To list the physical constants in the ScientificConstants package, use the GetConstants command.

GetConstants();

$\mathrm{A[r](alpha)},\mathrm{A[r](d)},\mathrm{A[r](e)},\mathrm{A[r](h)},\mathrm{A[r](n)},\mathrm{A[r](p)},E_h,F,G,G_0,K_J,M_{\mathrm{Earth}},M_{\mathrm{Sun}},M_u,N_A,{\mathrm{\Phi }}_0,R,R_{\mathrm{Earth}},R_K,R_{\mathrm{\infty }},V_m,Z_0,a_0,a_e,a_{\mathrm{\mu }},\mathrm{\alpha },b,c,c_{1,L},c_1,c_2,e,{\mathrm{\epsilon }}_0,g,g_e,g_{\mathrm{\mu }},g_n,g_p,{\mathrm{\gamma }}_e,{\mathrm{\gamma }}_n,{\mathrm{\gamma }}_p,{\mathrm{gamma\_prime}}_h,{\mathrm{gamma\_prime}}_p,h,\mathrm{hbar},k,l_P,{\mathrm{\lambda }}_{C,\mathrm{\mu }},{\mathrm{\lambda }}_{C,n},{\mathrm{\lambda }}_{C,p},{\mathrm{\lambda }}_{C,\mathrm{\tau }},{\mathrm{\lambda }}_C,m_P,m_{\mathrm{\alpha }},m_d,m_e,\mathrm{m[e]/m[mu]},m_h,m_{\mathrm{\mu }},m_n,m_p,m_{\mathrm{\tau }},\mathrm{m[tau]c^2},m_u,{\mathrm{\mu }}_0,{\mathrm{\mu }}_B,{\mathrm{\mu }}_N,{\mathrm{\mu }}_d,\mathrm{mu[d]/mu[e]},{\mathrm{\mu }}_e,\mathrm{mu[e]/mu[p]},\mathrm{mu[e]/mu\_prime[p]},{\mathrm{\mu }}_{\mathrm{\mu }},{\mathrm{\mu }}_n,\mathrm{mu[n]/mu\_prime[p]},{\mathrm{\mu }}_p,{\mathrm{mu\_prime}}_h,\mathrm{mu\_prime[h]/mu\_prime[p]},{\mathrm{mu\_prime}}_p,n_0,r_e,\mathrm{\sigma },{\mathrm{\sigma }}_e,{\mathrm{sigma\_prime}}_p,t_P$

GetConstants( names )[1..5];

$\mathrm{Avogadro\_constant},\mathrm{Bohr\_magneton},\mathrm{Bohr\_radius},\mathrm{Boltzmann\_constant},\mathrm{Compton\_wavelength}$

To check the existence of a physical constant in the ScientificConstants package, use the HasConstant command.

HasConstant( c );

$\mathrm{true}$

HasConstant( Moon_mass);

$\mathrm{false}$

Physical constants that are not in the package can be added by using the AddConstant command. For example, add the mass of the Moon.

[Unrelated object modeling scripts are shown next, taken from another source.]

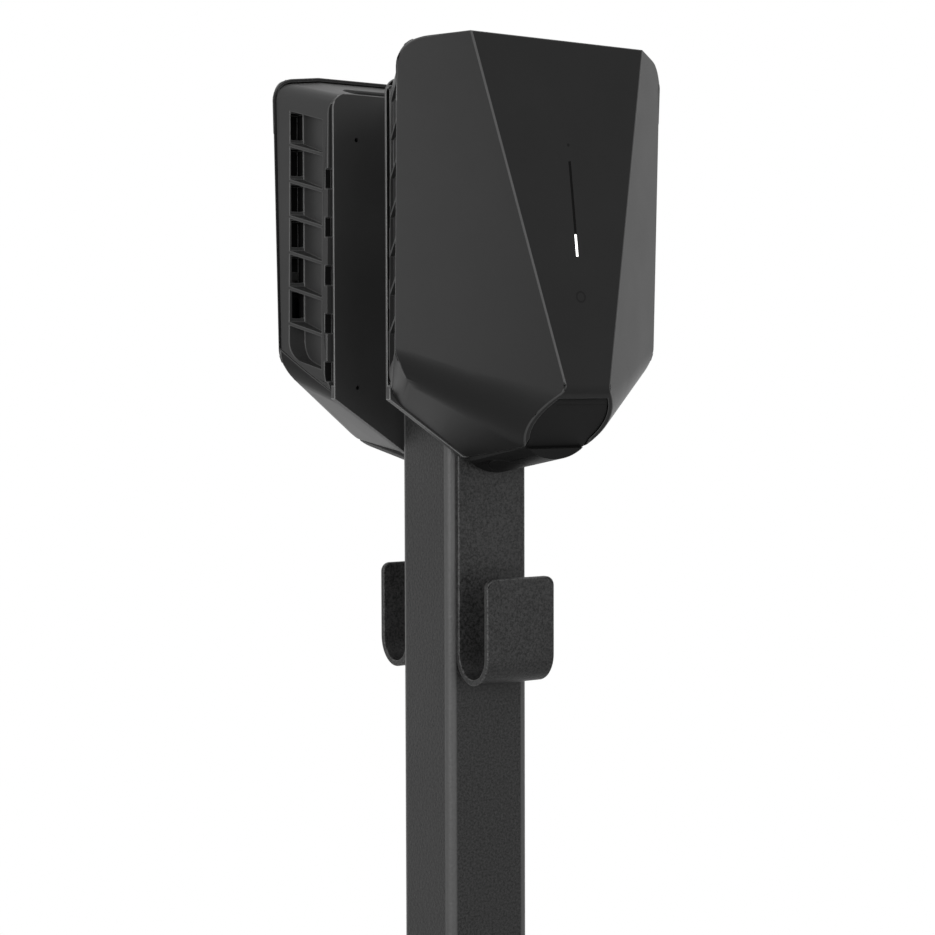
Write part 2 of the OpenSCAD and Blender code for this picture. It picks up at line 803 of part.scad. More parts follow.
charger("rear") socket_cap();  // rear_socket_cap
charger("rear") entry_plug();  // rear_entry_plug
charger("rear") circuit_board();  // rear_circuit_board
charger("rear") board_screws();  // rear_board_screws
charger("rear") relays();  // rear_relays
charger("rear") terminal_block();  // rear_terminal_block
charger("rear") socket_block();  // rear_socket_block
charger("rear") socket_contacts();  // rear_socket_contacts
charger("rear") lock_actuator();  // rear_lock_actuator
charger("rear") lock_pin();  // rear_lock_pin
charger("rear") lid_seal();  // rear_lid_seal
charger("rear") inner_lid();  // rear_inner_lid
charger("rear") lid_screws();  // rear_lid_screws
charger("rear") light_guide();  // rear_light_guide
charger("rear") cover();  // rear_cover
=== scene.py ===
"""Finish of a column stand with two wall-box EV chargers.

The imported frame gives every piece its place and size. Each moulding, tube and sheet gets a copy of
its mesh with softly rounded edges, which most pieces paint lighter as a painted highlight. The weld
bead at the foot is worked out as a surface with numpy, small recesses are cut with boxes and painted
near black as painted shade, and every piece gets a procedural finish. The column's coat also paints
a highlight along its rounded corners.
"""

from __future__ import annotations

import logging
import math
from dataclasses import dataclass
from enum import Enum
from typing import Any, Union

import bmesh
import bpy
import numpy as np
from mathutils import Matrix, Vector
from mathutils.bvhtree import BVHTree

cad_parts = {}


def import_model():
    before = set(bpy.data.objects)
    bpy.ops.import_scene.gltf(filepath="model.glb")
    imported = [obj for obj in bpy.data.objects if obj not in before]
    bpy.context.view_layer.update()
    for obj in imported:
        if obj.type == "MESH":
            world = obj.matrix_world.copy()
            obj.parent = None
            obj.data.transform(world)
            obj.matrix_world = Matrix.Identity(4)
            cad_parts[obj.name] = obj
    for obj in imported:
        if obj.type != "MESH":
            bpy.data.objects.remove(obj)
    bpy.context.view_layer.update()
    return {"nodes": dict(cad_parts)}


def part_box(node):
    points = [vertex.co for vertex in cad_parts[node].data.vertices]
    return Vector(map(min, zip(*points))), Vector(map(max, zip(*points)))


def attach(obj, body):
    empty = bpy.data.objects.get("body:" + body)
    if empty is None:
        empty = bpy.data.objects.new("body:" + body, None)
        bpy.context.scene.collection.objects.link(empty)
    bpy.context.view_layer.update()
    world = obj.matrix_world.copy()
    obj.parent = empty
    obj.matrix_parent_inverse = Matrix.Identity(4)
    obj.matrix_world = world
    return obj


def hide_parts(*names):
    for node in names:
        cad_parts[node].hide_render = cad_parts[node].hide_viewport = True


log = logging.getLogger("charger_stand")

Colour = tuple[float, float, float]
Place = tuple[float, float, float]
Number = Union[float, int]

MM = 0.001
WHITE: Colour = (1.0, 1.0, 1.0)
BLACK: Colour = (0.0, 0.0, 0.0)

# Where a charger stands, in mm: its top edge over the floor, and the planes behind it.
CHARGER_TOP = 1400.0
HALF_COLUMN = 30.0
HOOK_SHEET = 4.0

# Material slots of a piece with rounded edges. Slot 0 is its plain face.
# Slot 1 holds the rounded edges, which most pieces paint lighter as a painted highlight.
EDGE_SLOT = 1
# Slot 2 holds the walls of cut recesses, painted near black as painted shade.
RECESS_SLOT = 2

# Stands for a length of nothing where one is divided by.
NO_LENGTH = 1e-9

# Outputs of Light Path for the rays that show a surface, as against those that light one.
RAYS_THAT_SEE = ("Is Camera Ray", "Is Glossy Ray", "Is Transmission Ray")


class Side(Enum):
    """The two chargers of the stand, with the sign of their outward Y direction."""

    FRONT = -1
    REAR = 1

    @property
    def prefix(self) -> str:
        """Start of the names of this side's nodes."""
        return self.name.lower() + "_"


class Wire:
    """An output of a shader tree. Arithmetic on it adds Math nodes to the tree."""

    def __init__(self, tree: ShaderTree, socket: bpy.types.NodeSocket | None) -> None:
        """Wraps a socket.

        Args:
            tree: The tree that the socket belongs to.
            socket: The output socket, or None for a node that ends the tree.
        """
        self.tree = tree
        self.socket = socket

    def __add__(self, other: Value) -> Wire:
        """Returns the sum."""
        return self.tree.math("ADD", self, other)

    def __radd__(self, other: Value) -> Wire:
        """Returns the sum, with the other value first."""
        return self.tree.math("ADD", other, self)

    def __sub__(self, other: Value) -> Wire:
        """Returns the difference."""
        return self.tree.math("SUBTRACT", self, other)

    def __rsub__(self, other: Value) -> Wire:
        """Returns the difference, with the other value first."""
        return self.tree.math("SUBTRACT", other, self)

    def __mul__(self, other: Value) -> Wire:
        """Returns the product."""
        return self.tree.math("MULTIPLY", self, other)

    def __rmul__(self, other: Value) -> Wire:
        """Returns the product, with the other value first."""
        return self.tree.math("MULTIPLY", other, self)

    def ramp(self, low: Number, high: Number) -> Wire:
        """Rises smoothly from 0 at low to 1 at high.

        Args:
            low: Value at which the result leaves 0.
            high: Value at which the result reaches 1.

        Returns:
            The clamped, smoothed result.
        """
        settings = {"interpolation_type": "SMOOTHSTEP"}
        inputs = {"Value": self, "From Min": low, "From Max": high}
        return self.tree.node("ShaderNodeMapRange", settings, inputs)


Value = Union[Wire, float, int]


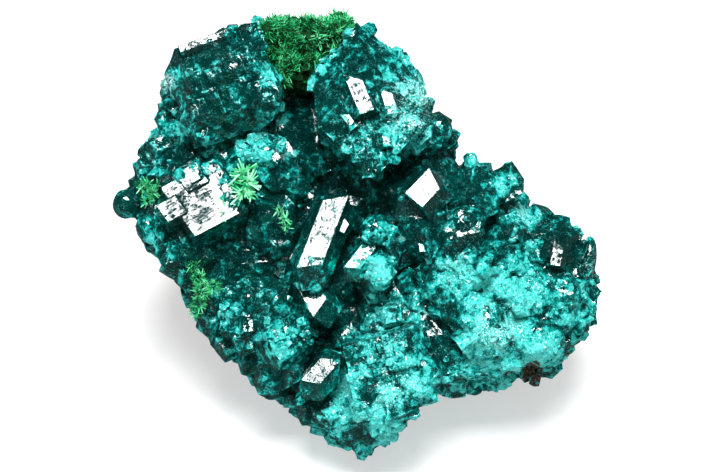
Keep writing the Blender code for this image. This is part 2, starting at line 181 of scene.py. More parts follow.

AddConstant( Moon_mass, symbol=M[Moon], value=7.35e22, units=kg );

HasConstant( Moon_mass );

$\mathrm{true}$

evalf( Constant( M[Moon] ) );

$7.35\times {10}^{22}$

evalf( Constant( M[Moon], system=FPS ) );

$1.620397627\times {10}^{23}$

To modify the information for a physical constant, for example, to change its symbol, use the ModifyConstant command.

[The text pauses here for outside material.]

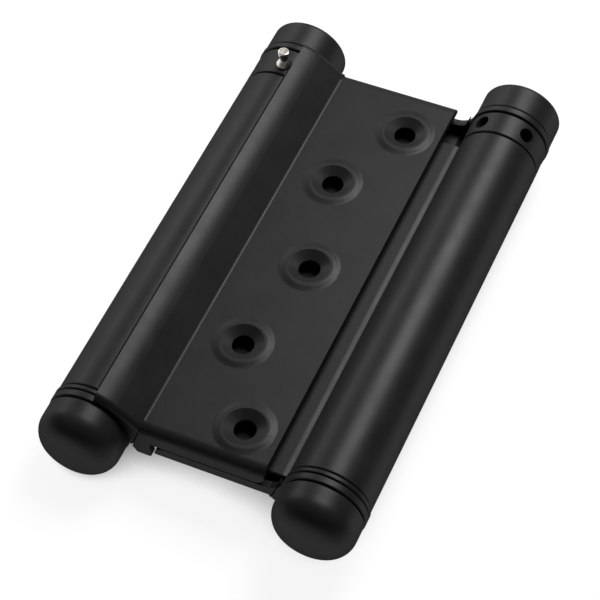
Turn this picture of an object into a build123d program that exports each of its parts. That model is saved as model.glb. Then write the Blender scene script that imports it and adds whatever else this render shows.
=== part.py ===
from build123d import *
import math
import os

# Double action spring hinge lying flat and closed. X runs across the two barrels, Y along them towards
# the tension collars, Z up. Pieces of a barrel are drawn about the Y axis as they sit on the left
# barrel, with Y = 0 midway along the leaves. The right ones are the same, turned half a turn about Y.

# Driving dimensions in mm and degrees

# barrels and centre web
barrel_spacing = 50.8
barrel_radius = 8.75
web_thickness = 1.5
web_bend_radius = 1.6
web_seam_gap = 0.35
barrel_end_rounding = 0.4

# leaves
leaf_length = 102.0
leaf_thickness = 1.6
leaf_face_height = 4.4
front_leaf_reach = 38.35
back_leaf_reach = 36.55
crease_reach = 11.65
crease_bend_radius = 0.9
fold_radius = 2.4
seam_angle = 13.0
skirt_gap = 0.3
skirt_corner_radius = 2.4
slit_width = 0.25
slit_foot_reach = 9.2
slit_foot_drop = 2.6

# ears that carry the spindles
ear_thickness = 1.6
ear_overhang = 0.2
ear_rounding = 0.3
ear_fold_radius = 1.5
neck_drop = 2.6
neck_radius = 4.0
leg_reach = 13.45
leg_drop = 4.2
leg_foot_width = 3.2
leg_foot_rounding = 0.5
leg_chamfer_drop = 2.6

# screw holes in each leaf
screw_hole_radius = 2.33
countersink_radius = 4.4
rim_crest_radius = 4.9
rim_radius = 6.5
rim_height = 0.35
outer_hole_offset = 41.0
inner_hole_offset = 22.6
outer_hole_reach = 30.65
inner_hole_reach = 21.65
middle_hole_reach = 26.25
hole_pattern_shift = -1.6

# washers and caps
washer_thickness = 1.0
washer_overhang = 0.2
washer_rounding = 0.25
washer_step = 0.5
ball_cap_length = 8.8
ball_cap_overhang = 0.05
ball_cap_corner_radius = 4.8
ball_cap_crown = 2.2
ball_cap_pole_radius = 0.8
top_cap_length = 7.0
top_cap_overhang = 0.0
top_cap_rounding = 0.9
cap_edge_chamfer = 0.3

# spindle
spindle_radius = 2.5
ball_cap_spindle_depth = 5.0
top_cap_spindle_depth = 4.2
spindle_chamfer = 0.5
cap_bore_spare_depth = 0.5

# tension collar and its pin
left_collar_length = 7.4
right_collar_length = 5.9
collar_overhang = 0.0
collar_rounding = 0.3
collar_spigot_length = 6.0
collar_hole_count = 5
collar_hole_radius = 1.65
collar_hole_rise = 3.0
collar_hole_depth = 4.4
collar_hole_chamfer = 0.1
pin_shank_length = 3.9
pin_flange_radius = 1.75
pin_flange_rim = 0.3
pin_cone_height = 1.3
pin_neck_radius = 0.9
pin_neck_height = 0.9
pin_head_radius = 1.22
pin_head_height = 1.5
pin_head_rounding = 0.25

# torsion spring and the plug that holds its lower end
spring_wire_radius = 1.2
spring_pitch = 4.4
spring_tang_length = 2.6
spring_elbow_swell = 0.05
plug_length = 7.0
plug_setback = 0.6
plug_chamfer = 0.4
anchor_pin_radius = 1.25
anchor_pin_length = 4.2
anchor_pin_angle = 26.0

# clearances
curl_clearance = 0.35
running_clearance = 0.05
face_clearance = 0.2
press_clearance = 0.01
tang_clearance = 0.12
tang_end_clearance = 0.5
pin_seat_clearance = 0.05
collar_ear_gap = 0.3
spigot_clearance = 0.15
spring_barrel_clearance = 0.55

# Places worked out from the driving dimensions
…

ModifyConstant( Moon_mass, symbol=M[M] );

Add an error to the Moon mass physical constant.

ModifyConstant( M[M], value=7.35e22, uncertainty=0.005e22 );

GetConstant( M[M] );

$\mathrm{Moon\_mass},\mathrm{symbol}=M_M,\mathrm{value}=7.35\times {10}^{22},\mathrm{uncertainty}=5.\times {10}^{19},\mathrm{units}=\mathrm{kg}$

To learn other ways to specify an error, see ModifyConstant.

Derived physical constants are defined in terms of other physical constants, for example:

GetConstant( hbar );

$\mathrm{Planck\_constant\_over\_2pi},\mathrm{symbol}=\mathrm{hbar},\mathrm{derive}=\frac{h}{2\mathrm{\pi }}$

GetConstant( m[e] );

$\mathrm{electron\_mass},\mathrm{symbol}=m_e,\mathrm{derive}=\frac{2R_{\mathrm{\infty }}h}{c{\mathrm{\alpha }}^2}$

Derived physical constants are constructed and queried in the usual way.

Constant( hbar );

$\mathrm{Constant}\left(\mathrm{hbar}\right)$

evalf( (24) ), GetError( (24) ), GetUnit( (24) );

$1.054571800\times {10}^{\mathrm{-34}},1.289155039\times {10}^{\mathrm{-42}},⟦\frac{m^2\mathrm{kg}}{s}⟧$

ScientificConstants uses the ScientificErrorAnalysis package to calculate the error of a derived physical constant.

For a discussion of how the ScientificErrorAnalysis and ScientificConstants packages interact, see ScientificErrorAnalysis and ScientificConstants.

Some physical constants have their values determined to more than 10 significant figures. Hence, access of these values at the default setting of Digits may result in a loss of precision. For more precision, set Digits to a higher value, for example, 15.